Section 2. No person serving as a director or officer shall be indemnified by the Corporation in any instance in which he or she shall have been adjudged by final judicial decision to have engaged in intentional misconduct or a knowing violation of law or from or on account of any transaction with respect to which it was determined that such director or officer personally received a benefit in money, property or services to which the director or officer was not legally entitled.

Article X - Administrative and Financial Provisions

Section 1. The Corporation shall operate on a fiscal year beginning January 1st and ending December 31st.

Section 2. The Corporation shall keep complete records of accounts and minutes of all meetings of the Board of Directors. The minutes of all meetings shall be available for inspection by anyone at any reasonable time.

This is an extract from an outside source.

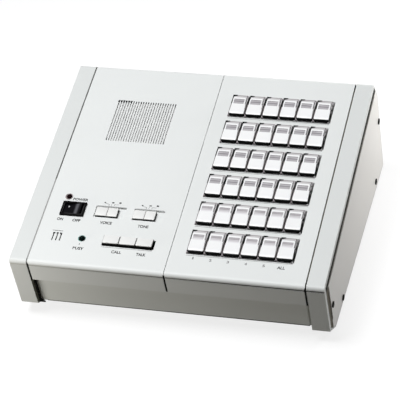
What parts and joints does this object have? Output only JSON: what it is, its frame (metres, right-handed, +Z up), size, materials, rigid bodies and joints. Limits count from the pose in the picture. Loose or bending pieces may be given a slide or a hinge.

Section 3. No loans shall be made by the Corporation to any Director or Officer of the Corporation. No part of the net earnings of the organization shall inure to the benefit of its directors, officers, or other persons except that the organization shall be authorized and empowered to pay reasonable compensation for services rendered and to make payments and distributions in furtherance of the express purposes of the organization

Article XI - Amendment of these bylaws

Section 1. These Bylaws may be amended by a vote of two-thirds of the Board of Directors at any meeting of the Board of Directors where the proposed amendment was included in the notice of the meeting.

Article XII. Dissolution
Section 1. In the event that the Board of Directors determines for any reason the dissolve the Corporation, any residual assets, after provision for paying all obligations, shall be transferred to a 501 (C)(3) organization such as Orcas Center or a similar or successor organization.


KNOW ALL PERSONS BY THESE PRESENTS that the undersigned, President of the Corporation known as "The Actors Theater of Orcas Island" does certify that the above and foregoing Bylaws were duly adopted by the Directors of said Corporation on the Thirteenth day of the month of January in the year Two Thousand, and that they now constitute the Bylaws of said Corporation.